Один из офицеров, служивших в то время под началом Нельсона, впоследствии вспоминал, что, когда он выразил сожаление своему капитану по поводу того, что ему отказали в признании очевидных заслуг, Нельсон лишь усмехнулся:
— Вы меня жалеете? Меня не нужно жалеть, сэр! Настанет день, когда мне будут завидовать все. И я уверенно веду свое судно навстречу этому дню!
Глава четвертая
ЛЮБОВЬ И ЖЕНИТЬБА
В жизни Нельсона начинался новый период, когда он наконец-то решил заняться устройством своей личной жизни.

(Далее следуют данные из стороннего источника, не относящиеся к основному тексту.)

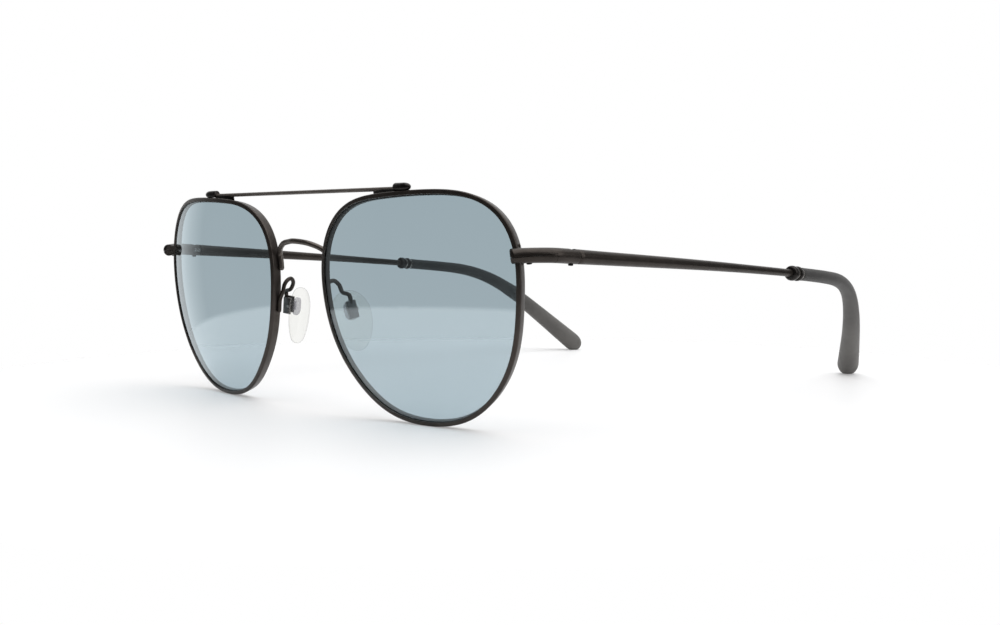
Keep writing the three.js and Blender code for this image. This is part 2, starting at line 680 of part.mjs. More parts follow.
// a piece that rests on the table is cut flat at the floor
function put(name, body, makeMaterial, rests = false) {
  const leaned = place(body, lean);
  const posed = rests ? cut(leaned, underFloor) : leaned;
  const mesh = new THREE.Mesh(posed.translate(0, -MIDDLE_Y, -FLOOR_Z), makeMaterial());
  mesh.name = name;
  group.add(mesh);
}

function pair(name, body, makeMaterial, rests = false) {
  put(`${name}_left`, body, makeMaterial, rests);
  put(`${name}_right`, mirrored(body), makeMaterial, rests);
}

pair('rim', makeRim(), gunmetal, true);
pair('lens', makeLens(), glass);
put('bridge', makeBridge(), gunmetal);
put('brow_bar', makeBrowBar(), gunmetal);
pair('brow_bar_cap', makeBarCap(), darkMetal);
pair('brow_bar_lug', makeBarLug(), darkMetal);
pair('endpiece', makeEndpiece(), gunmetal);
pair('closing_block', makeClosingBlock(), gunmetal);
pair('closing_screw', makeClosingScrew(), darkMetal);
pair('hinge_screw', makeHingeScrew(), darkMetal);
pair('hinge_tongue', makeTongue(), brightMetal);
pair('temple_arm', makeArm(), gunmetal);
pair('tip_collar', makeSleeve(COLLAR_PROFILE, COLLAR_START, RING_START), darkMetal);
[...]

Началось с того, что Нельсона попросили доставить попутным рейсом на остров Барбадос мисс Перри Герберт, племянницу главы острова Невис Джона Герберта. Будучи истинным джентльменом, Нельсон не мог отказать даме. По прибытии на Невис Перри Герберт пригласила Нельсона в гости. И там Нельсон увидел ту, в которую в тот же миг влюбился. Это была вторая племянница Джона Герберта, молодая вдова Фрэнсис Нисбет, проживавшая у своего дядюшки. Близкие, как это принято, именовали ее в домашнем кругу более ласково: Фанни. Под этим семейным именем Фрэнсис Нисбет и вошла в историю.
«Фанни, — пишет Г. Эджингтон, — была на несколько месяцев старше Нельсона, ей исполнилось двадцать семь лет. Родилась она на острове Невис, где ее отец, Уильям Вулворд, был старшим судьей. Рано потеряв мать, в двадцать лет она осталась круглой сиротой: отец умер от неизлечимой болезни. В последние дни судью лечил доктор Джосая Нисбет, и спустя четыре месяца после его кончины доктор сделал Фанни предложение, которое она приняла. Вскоре из-за болезни супруга молодым пришлось вернуться в Англию, где и родился их сын, названный Джосая в честь отца. Болезнь доктора прогрессировала, и в 1781 году — сыну еще не было и двух лет — он умер. Таким образом, Фанни осталась и без родителей, и без мужа. Она была одна на всем белом свете, не считая ребенка, которого еще предстояло поставить на ноги. Единственным родственником, к которому она могла обратиться за помощью, был дядя Джон Герберт, тоже вдовец. Он предложил племяннице вернуться на Невис, который она считала своей родиной. Фанни с радостью приняла это предложение и взяла на себя роль экономки в доме дяди. В этом неуклюжем особняке в колониальном стиле, с колоннами, было множество слуг-туземцев, которые вели домашнее хозяйство господина Герберта. Дом был самым большим на острове и назывался «усадьба Монпелье»…
По меркам восемнадцатого века Фанни была не красавица, уже не молода, но стройна и грациозна, с тонкими чертами лица и темными глазами. Она обладала изысканными манерами, свободно говорила по-французски и была прекрасной рукодельницей. Несчастья, преследовавшие ее всю жизнь, придали ее глазам какое-то тревожное выражение, которое дошло до нас через столетия на всех сохранившихся портретах. Один из ее знакомых, молодой моряк, писал: «В те времена она обладала приятной внешностью и свежим цветом лица, довольно редким для южного климата. Но отсутствие яркого ума было настолько очевидно, что, видимо, проницательность Нельсона на сей раз ему изменила. Его глаз отдыхал на румяных щечках, он пытался найти и другие достоинства, которые обычно обеспечивают супружеское счастье. И этого ему хватало».